Quando tiver provado isto, o Espiritismo não terá mais razão de ser e nós nos
confessaremos vencidos. Se o seu cepticismo não chega até esse ponto, que
prove, não por uma simples negação, mas por uma demonstração matemática,
física, química, mecânica, fisiológica ou qualquer outra:
1º Que o ser que pensa em vida é incapaz de pensar após a
morte;
2º Que, se pensa, não deve mais querer comunicar-se com
aqueles a quem amou;
3º Que, se pode estar em toda parte, não pode estar ao nosso
lado;
4º Que, se está ao nosso lado, não pode comunicar-se conosco;
5º Que, por seu envoltório fluídico, não pode agir sobre a
matéria inerte;
6º Que, se pode agir sobre a matéria inerte, não pode agir
sobre um ser animado;
7º Que, se pode agir sobre um ser animado, não pode dirigir-lhe
a mão para fazê-lo escrever;
8º Que, podendo fazê-lo escrever, não pode responder às
suas perguntas e lhe transmitir o pensamento.
Quando os adversários do
Espiritismo nos tiverem demonstrado que isso é impossível, através de razões
tão patentes quanto aquelas pelas quais Galileu demonstrou que não é o Sol que gira
em torno da Terra, então poderemos dizer que suas dúvidas são fundadas.

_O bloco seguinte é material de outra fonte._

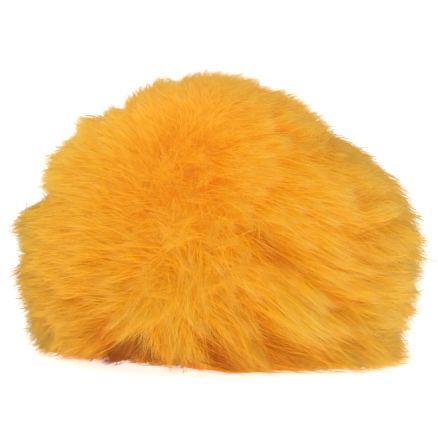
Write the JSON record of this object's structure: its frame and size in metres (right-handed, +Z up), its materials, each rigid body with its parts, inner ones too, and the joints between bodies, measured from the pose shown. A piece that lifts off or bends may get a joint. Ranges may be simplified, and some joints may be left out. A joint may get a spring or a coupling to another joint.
{
  "type": "fur pompom",
  "caption": "Squat ball of dense golden-orange dyed fur, long soft hair radiating from its middle, lying on a flat spot; a trimming for hats, bags, shoes and keys.",
  "frame": {"origin": "on the surface that the pompom rests on, under the middle of its box", "axes": "+Z up out of that surface, +X along the widest way and to the viewer's right, -Y towards the viewer"},
  "size_m": [0.1, 0.094, 0.069],
  "materials": {
    "dyed_fur": "soft, dense, matt dyed fur with a slight sheen along the hair"
  },
  "bodies": {
    "root": {"fur_pompom": "dyed_fur"}
  },
  "joints": []
}
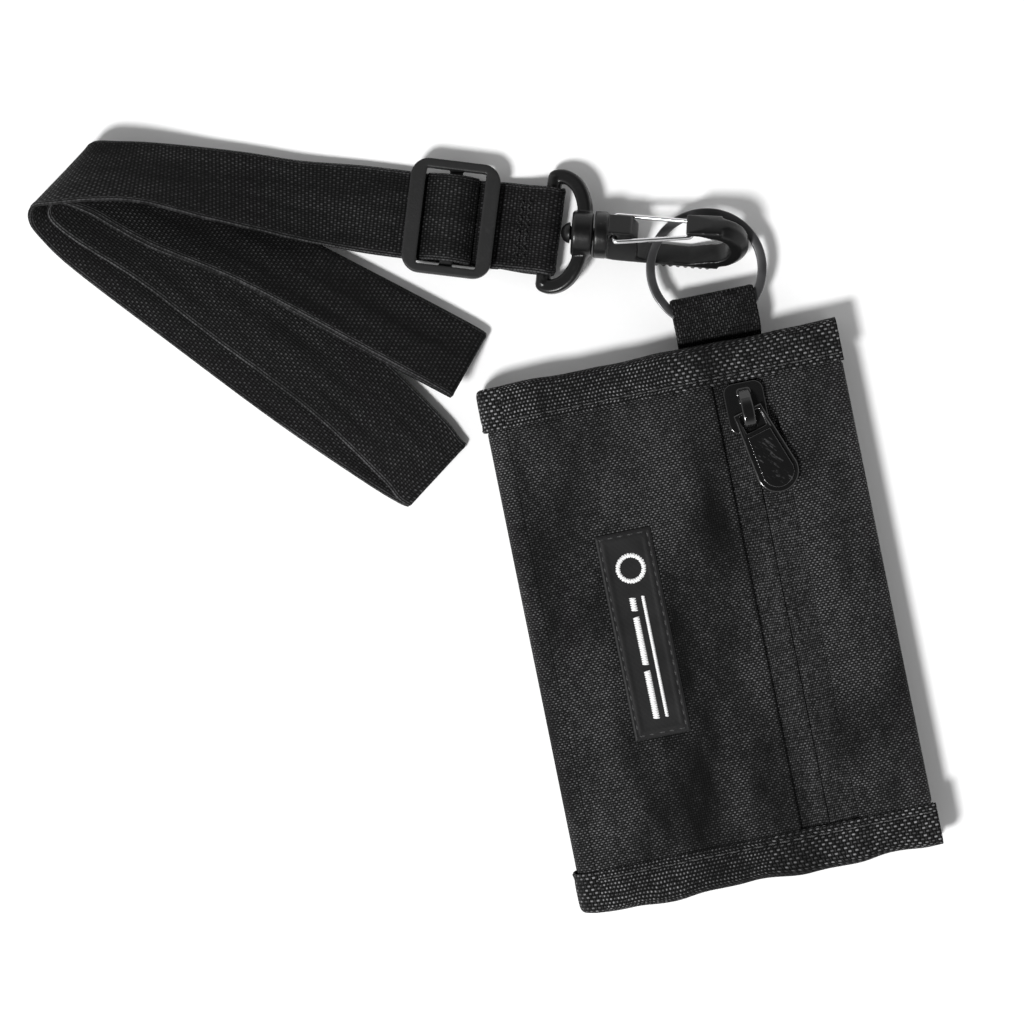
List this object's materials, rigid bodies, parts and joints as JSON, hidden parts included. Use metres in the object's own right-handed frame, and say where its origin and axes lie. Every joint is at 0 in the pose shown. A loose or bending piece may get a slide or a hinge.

Infelizmente, até este dia, toda a sua argumentação se reduz nestas palavras:
Não creio; logo é impossível. Sem dúvida dirão que a nós cabe provar a
realidade das manifestações; nós as provamos pelos fatos e pelo raciocínio; se
não admitem nem uns, nem o outro, se negam o que veem, a eles cabe provar que
nosso raciocínio é falso e que os fatos são impossíveis.
Em outro artigo examinaremos a
teoria do Sr. Figuier.
Fazemos votos para que seja de
melhor qualidade que a teoria do músculo estalante de Jobert (de Lamballe).